Some people have been lucky enough to spend the last two months working from the comfort of their homes on full pay. Others have had no choice but to continue working as normal, either because of the type of work they do or because they can’t afford not to.
Some will have saved hundreds on reduced transport costs. Others have been so strapped for cash that they’re having to get by without essential goods, take on debt, or turn to our broken social security system for help.
Low-paid people are more likely to have to go to work, more likely to be furloughed and less likely to receive a good level of sick pay. …
This crisis has exposed – and exacerbated – glaring inequalities in the UK labour market.

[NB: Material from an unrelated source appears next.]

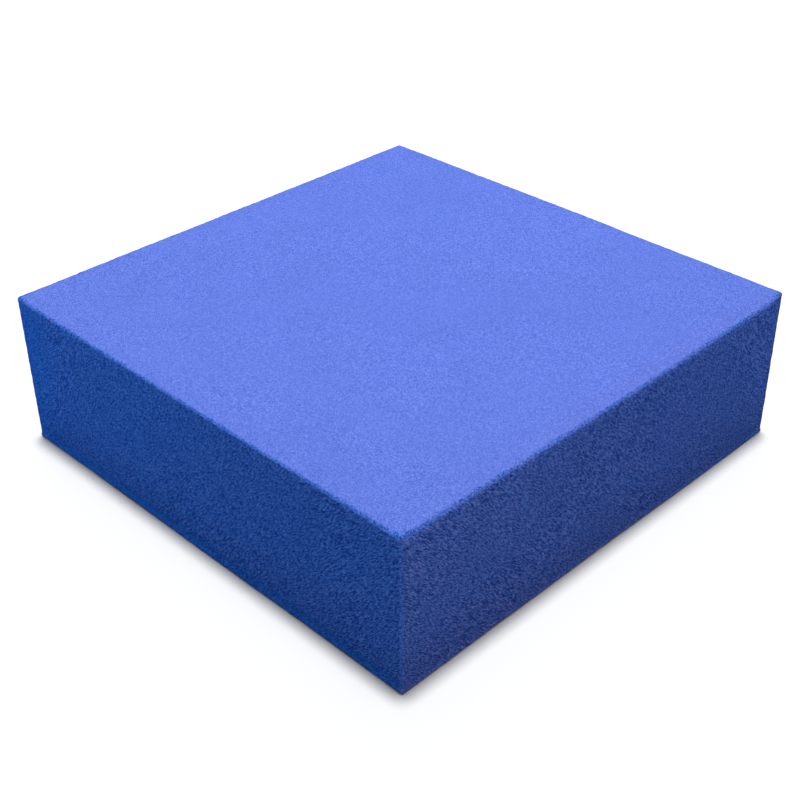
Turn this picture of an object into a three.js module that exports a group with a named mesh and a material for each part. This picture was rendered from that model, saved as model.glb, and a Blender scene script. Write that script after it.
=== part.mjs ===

But it’s not just within the labour market that these inequalities have been amplified.
The forgotten others
For example, learning disabled people have been dying of coronavirus at a higher rate than people in care homes. It’s led one charity to say learning disabled people had been “forgotten” during the pandemic. Then, financially, many single parents reliant on welfare will have been hit harder than two-parent families. Also, charities have accused the government of putting disabled people’s lives at risk with its approach to the pandemic. And the government has now thrown homeless people and rough sleepers under the bus. The point being that all these groups were already hit hardest by the previous rounds of Tory austerity. Now, their issues have just been compounded.
Learning lessons
O’Grady summed up the report by saying:
At its heart is good jobs. Jobs in a reborn UK manufacturing sector… in a social care sector finally getting some respect. Jobs in the green tech of the future. Let’s rebuild our country through hard work, determination and investment in all our futures – not cuts to spending, deregulation and tax breaks for millionaires and bosses.
Now, the ball is in the government’s court. Either it can repeat the same mistakes of the previous decade, or it can take stock of how previous actions led us, in part, to the economic and social crisis we’re now in. Because there is clearly another way. And the TUC believe it’s one that would benefit us all.